There are some long-form magazine articles and breaking news in the Apple News app

News has been available on iPhone, iPad, and Mac for years, but it hasn’t really been lauded for its usefulness for people who read long-form articles.

It’s far from flawless, and yes, even if you pay $9.99 / month (or get it bundled with an Apple One plan) for a News Plus subscription, you still see ads in articles (though I don’t know how it differs from buying a magazine on the newsstand), and you need an Apple device to access it.

Even so, Apple News always provides me with top headlines from events around the world and curated selections based on my reading history and the topics I select. I can also receive push notifications from publications I follow, as well as sports scores and reports from my favorite teams.

With my News Plus subscription, I can access long-form articles from The Atlantic, The New Yorker, New York Magazine, and many others for a flat fee.

No other service offers me so much long-form content for such a low price as this one. In the past, I relied on my Twitter feed to fill my Pocket queue with things to read later, but now Apple News does it all for me.

For local news and short blogs, download the Google News app

Every time I open Google News, it displays a curated list of news articles based on my interests. Google News provides me with more local updates, whether it’s upcoming weather, local politics, or restaurant news, than Apple News does.
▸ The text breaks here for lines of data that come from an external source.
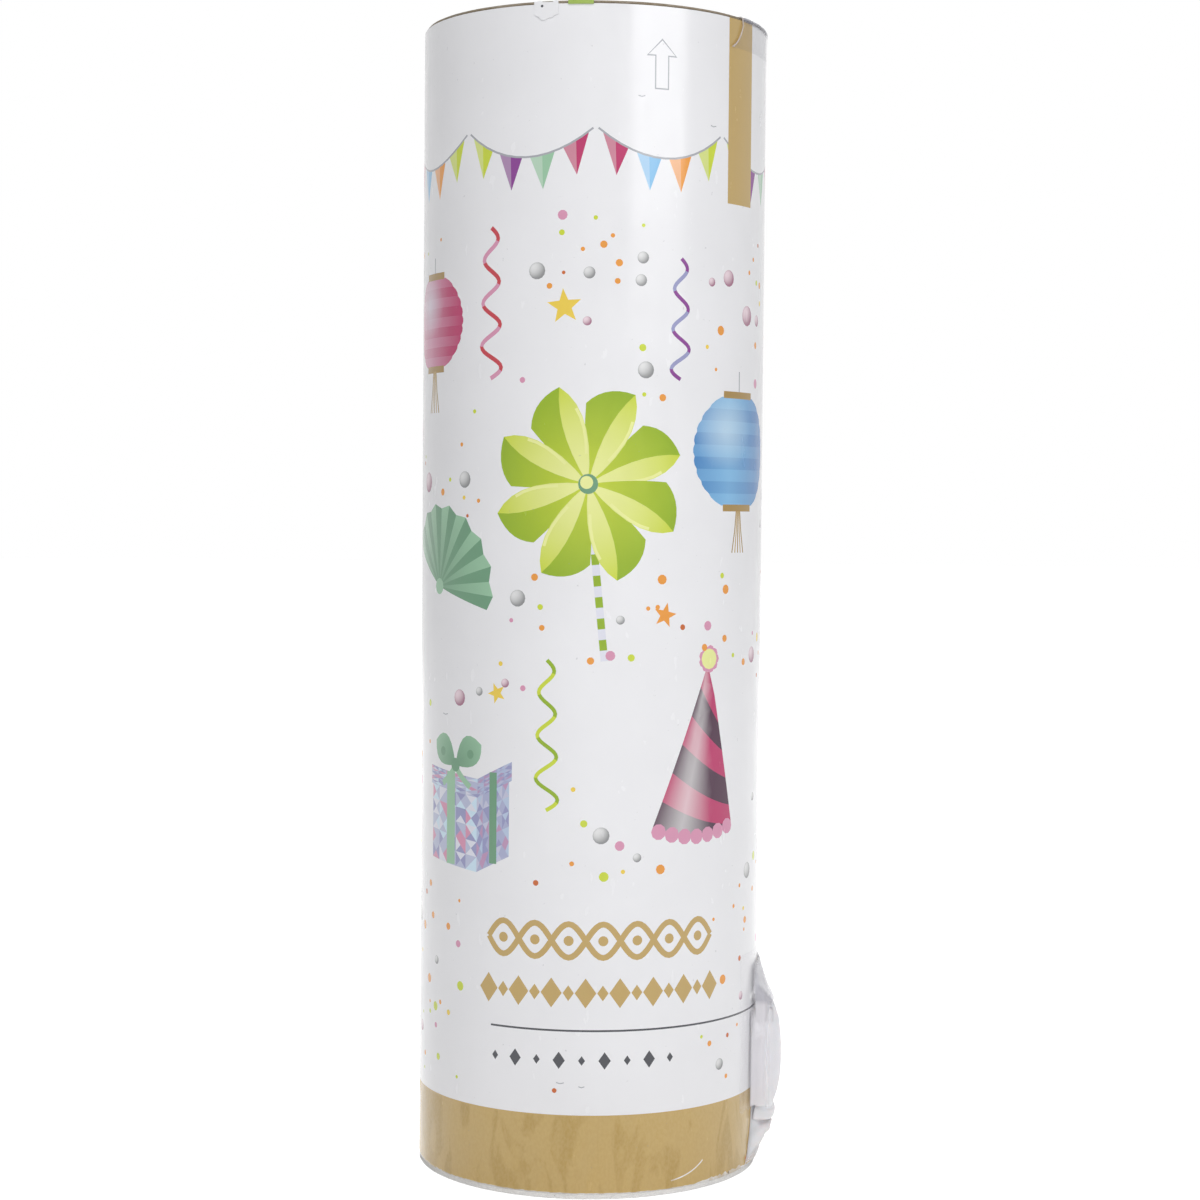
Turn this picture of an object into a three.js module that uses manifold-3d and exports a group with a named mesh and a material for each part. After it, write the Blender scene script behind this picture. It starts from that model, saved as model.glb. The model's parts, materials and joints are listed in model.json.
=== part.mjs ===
// A table party popper: a card tube in a paper label, with a foot disc glued below and a loose lid on top.
// A balloon in the foot is blown up through a neck that comes out under the tube's wall and is folded up
// against it under clear tape. The balloon lifts a card pusher, which pushes out the favours and the lid.
// Sizes are in millimetres, +Z is up, the origin is the middle of the foot disc's underside, and the
// balloon's neck lies on the +X side. The front, where the label's print faces the viewer, is close to -Y.
import * as THREE from "three";
import { mergeVertices } from "three/addons/utils/BufferGeometryUtils.js";
import Module from "manifold-3d";

const wasm = await Module();
wasm.setup();

// Tube, label, foot and lid
const popperHeight = 238;
const popperDiameter = 72;
const labelThickness = 0.3;
const labelClearance = 0.2;
const tubeWall = 2;
const footThickness = 1.2;
const lidThickness = 1;
const seatClearance = 0.3;
const notchWidth = 21;
const notchHeight = 5;
const notchOvercut = 0.5;

// Tabs that hold the lid
const tabThickness = 0.25;
const greenTabWidth = 5;
const greenTabReach = 10;
const greenTabDrop = 1.1;
const greenTabAzimuth = -100;
const clearTabWidth = 19;
const clearTabReach = 9;
const clearTabDrop = 6.5;
const clearTabAzimuth = -24;

// Balloon in the foot, and its neck folded up the wall
const balloonRadius = 27;
const balloonHeight = 44.5;
const balloonFolds = 7;
const balloonFoldDepth = 0.07;
const neckWidth = 28;
const neckRootWidth = 19;
const neckRootReach = 20;
const neckRootRise = 1.6;
const neckLayerThickness = 1.9;
const neckInnerLength = 29;
const neckMouthHeight = 7;
const neckBulgeHeight = 20;
const neckBulgeThickness = 3;
const neckRimDiameter = 2.7;
const neckRimRounding = 0.3;
const neckRimGroove = 1;
const neckFoldRounding = 2.2;
const neckEdgeShare = 0.5;

// Clear tape over the neck
const tapeThickness = 0.25;
const tapeBottom = 11.5;
const tapeTop = 46;
const tapeSlopeTop = 42;
const tapeWing = 3.2;
const tapeBridge = 4.5;
const tapeLowShare = 0.78;

// Pusher, and the room under the lid that stays empty
const pusherThickness = 2;
const pusherClearance = 0.5;
const mouthHeadroom = 9.7;

// Streamer rolls, stacked below and above the other favours
const rollDiameter = 52;
const rollBore = 9;
const rollHeight = 9;
const lowerRolls = 4;
const upperRolls = 4;

// Light balls around the mouthpieces, as large as the room there allows
const ballLayers = 2;
const ballPlaces = 8;
const ballClearance = 0.5;

// Blowouts, as long as the room between the two stacks of rolls
const hornClearance = 1;
const mouthpieceLipDiameter = 8;
const mouthpieceEndDiameter = 10;
const mouthpieceBore = 5;
const collarHeight = 9;
const collarThickness = 0.7;
const coilDiameter = 38;
const coilWidth = 16;

// Blowpipes
const pipeDiameter = 8;
const pipeBore = 6;
const pipeClearance = 2;

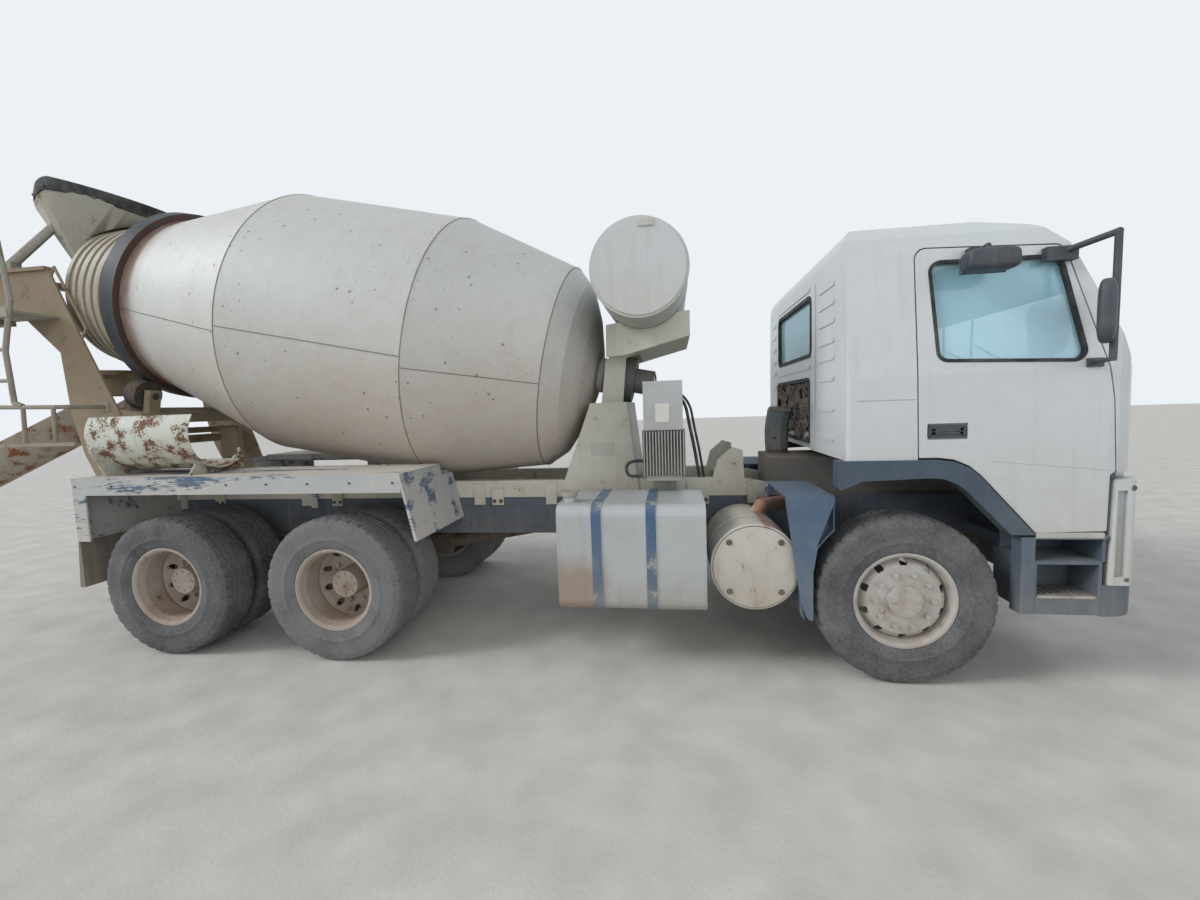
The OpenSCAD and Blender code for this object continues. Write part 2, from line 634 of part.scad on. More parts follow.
module water_tank() {
    color("#dcdad2") place() {
        cross_bar(tank_x, tank_z, tank_r, -tank_l / 2, tank_l / 2);
        pair() cross_bar(tank_x, tank_z, tank_r - 18, tank_l / 2 - 1, tank_l / 2 + 12);
        translate([tank_x, 300, tank_z + tank_r - 8]) cylinder(r = 90, h = 40, $fn = round_fn);
    }
}

cooler_y = 700;
module oil_cooler() {
    color("#9ba0a2") place() {
        box(3590, 3872, -cooler_y - 65, -cooler_y + 65, 1590, 1940);
        box(3576, 3886, -cooler_y - 50, -cooler_y + 50, 1252, 1591);
        for (i = [0:13]) box(3584 + i * 22, 3592 + i * 22, -cooler_y - 62, -cooler_y - 49, 1262, 1580);
        box(3600, 3860, -cooler_y - 40, -rail_y, subframe_top + 30, 1253);
        box(3640, 3820, -rail_y - 12, -rail_y, subframe_top - 90, 1240);
    }
}

// Drum: a steel shell turned about its own axis, open at the mouth

ring_s = 3905;
mouth_s = 4662;
rib_h = 12;
rib_w = 26;
drum_path = [[0, 0], [250, 24], [498, 92], [729, 192], [head_r, 322], [belly_front_r, 1260], [belly_rear_r, 2708],
             [cone_r, 3916], [mouth_r, mouth_s]];
function collar_r(s) = cone_r + (mouth_r - cone_r) * (s - 3916) / (mouth_s - 3916);
module drum() {
    color("#d8d2c2") place() on_drum() {
        rotate_extrude($fn = 96) polygon(concat([for (p = drum_path) p],
            [for (i = [len(drum_path) - 1:-1:0]) [max(0, drum_path[i][0] - drum_t), min(drum_path[i][1] + drum_t, mouth_s)]]));
        translate([0, 0, -30]) cylinder(r = 150, h = 60, $fn = round_fn);
        difference() {
            translate([0, 0, ring_s]) cylinder(r = ring_r, h = ring_w, $fn = 96);
            translate([0, 0, ring_s - 1]) cylinder(r1 = cone_r, r2 = cone_r - 32, h = ring_w + 2, $fn = 96);
        }
        // Hoops round the collar behind the ring
        for (s = [4095 : 110 : mouth_s - 100]) difference() {
            translate([0, 0, s]) cylinder(r = collar_r(s) + rib_h, h = rib_w, $fn = 96);
            translate([0, 0, s - 1]) cylinder(r = collar_r(s + rib_w) - 4, h = rib_w + 2, $fn = 96);
        }
        difference() {
            translate([0, 0, mouth_s - 30]) cylinder(r = mouth_r + 22, h = 30, $fn = 96);
            translate([0, 0, mouth_s - 31]) cylinder(r = mouth_r - 4, h = 32, $fn = 96);
        }
    }
}

// Support rollers, on shafts along the drum's axis
roller_mid = ring_s + ring_w / 2;
roller_d = ring_r + roller_r + seat_gap;
shaft_r = 30;
module on_roller(side) {
    on_drum() translate([-roller_d * cos(roller_angle), side * roller_d * sin(roller_angle), roller_mid]) children();
}
module roller(side) {
    color("#2f3033") place() on_roller(side) {
        translate([0, 0, -ring_w / 2]) cylinder(r = roller_r, h = ring_w, $fn = 64);
        translate([0, 0, -130]) cylinder(r = shaft_r, h = 260, $fn = round_fn);
    }
}
module roller_left() { roller(1); }
module roller_right() { roller(-1); }

// Rear drum support: roller beam, legs, and the two tall arms that hold the hopper

arm_y = 640;
arm_t = 18;
arm_top = 3100;
arm = [[-1180, subframe_top], [-700, subframe_top], [-820, 1550], [-931, 1848], [-1243, 2531], [-1490, arm_top],
       [-2115, arm_top], [-2209, 2771], [-1758, 2679], [-1459, 2394], [-1420, 1854], [-1330, 1500]];
bracket_top = 1640;
funnel_r = 200;
funnel_z = 2040;
module rear_pedestal() {
    beam_drop = roller_r + 20;
    color("#c9b99a") place() {
        pair() side_plate(arm, arm_y, arm_y + arm_t);
        // Feet that spread the arms onto the subframe
        pair() box(-1170, -760, subframe_y, arm_y + arm_t, subframe_top, subframe_top + 14);
        // Rails along the top of the arms, and bars across between them
        pair() box(-2115, -1500, arm_y - 30, arm_y + arm_t + 20, arm_top - 1, arm_top + 30);
        for (c = [[-1060, 1700], [-1900, arm_top]])
            box(c[0] - 50, c[0] + 10, -arm_y - 1, arm_y + 1, c[1] - 60, c[1]);
        // Bent handle along the front edge of the right arm
        tube([[-1475, -arm_y - arm_t / 2, 3050], [-1433, -arm_y - arm_t / 2, 3120], [-1178, -arm_y - arm_t / 2, 2586],
              [-1240, -arm_y - arm_t / 2, 2500]], 11);
        // Roller beam with a bearing block at each end of each shaft
        on_drum() difference() {
            union() {
                x0 = -roller_d * cos(roller_angle) - beam_drop;
                translate([x0 - 90, -arm_y - 1, roller_mid - 150]) cube([90, 2 * arm_y + 2, 300]);
                for (side = [-1, 1], end = [-1, 1])
                    translate([x0 - 1, side * roller_d * sin(roller_angle) - 50, roller_mid + end * 97 - 30])
                        cube([beam_drop + 51, 100, 60]);
            }
            for (side = [-1, 1])
                translate([-roller_d * cos(roller_angle), side * roller_d * sin(roller_angle), roller_mid - 200])
                    cylinder(r = shaft_r + pin_gap, h = 400, $fn = round_fn);
        }
        pair() box(-960, -760, subframe_y, rail_y, subframe_top, 1690);
        // Funnel between the mouth and the chute, on a bracket from each arm
        difference() {
            union() {
                translate([swivel_x, 0, funnel_z]) cylinder(r1 = funnel_r, r2 = funnel_r + 120, h = 230, $fn = round_fn);
                pair() box(-1440, -1400, 190, arm_y + 1, funnel_z + 140, funnel_z + 180);
            }
            translate([swivel_x, 0, funnel_z - 1])
                cylinder(r1 = funnel_r - 9, r2 = funnel_r + 112, h = 232, $fn = round_fn);
        }
        // Chute post bracket
        difference() {
            union() {
                box(-1700, -1110, -70, 70, bracket_top - 100, bracket_top - 20);
                translate([swivel_x, 0, bracket_top - 120]) cylinder(r = 95, h = 120, $fn = round_fn);
                box(-1190, -1110, -arm_y - 1, arm_y + 1, bracket_top - 100, bracket_top - 20);
            }
            translate([swivel_x, 0, bracket_top - 140]) cylinder(r = 50 + pin_gap, h = 300, $fn = round_fn);
        }
    }
}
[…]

It’s available for free on iOS and Android.

It does not remember my logins to paywalled sites well and relies too much on Google’s AMP format, but it has provided a wealth of read-later options since Twitter stepped away.

On Android phones and iPhones, Google’s Discover product provides a similar feed of articles just to the left of your home screen. My experience with Discover is that it provides terrible recommendations more often than helpful ones, so I usually just go straight to Google News.

RSS reader: curate headlines from websites you care about

RSS is still around and works great for keeping up with updates from various websites. RSS readers have been around for longer than Twitter, and they’re one of my first apps I open in the morning.

It takes more work to set up an RSS reader than using Apple News or Google News, but the reward is that you’re inputting the sources yourself, so you’re in control.

For syncing, I use Feedly (the free version, I have never been compelled to buy it) which I plug into Reeder for iOS and Mac as well as Focus Reader for Android.

The feed is comprised of several dozens of sources, including mostly tech news sites, as well as some smaller blogs that I have been following for years that update infrequently.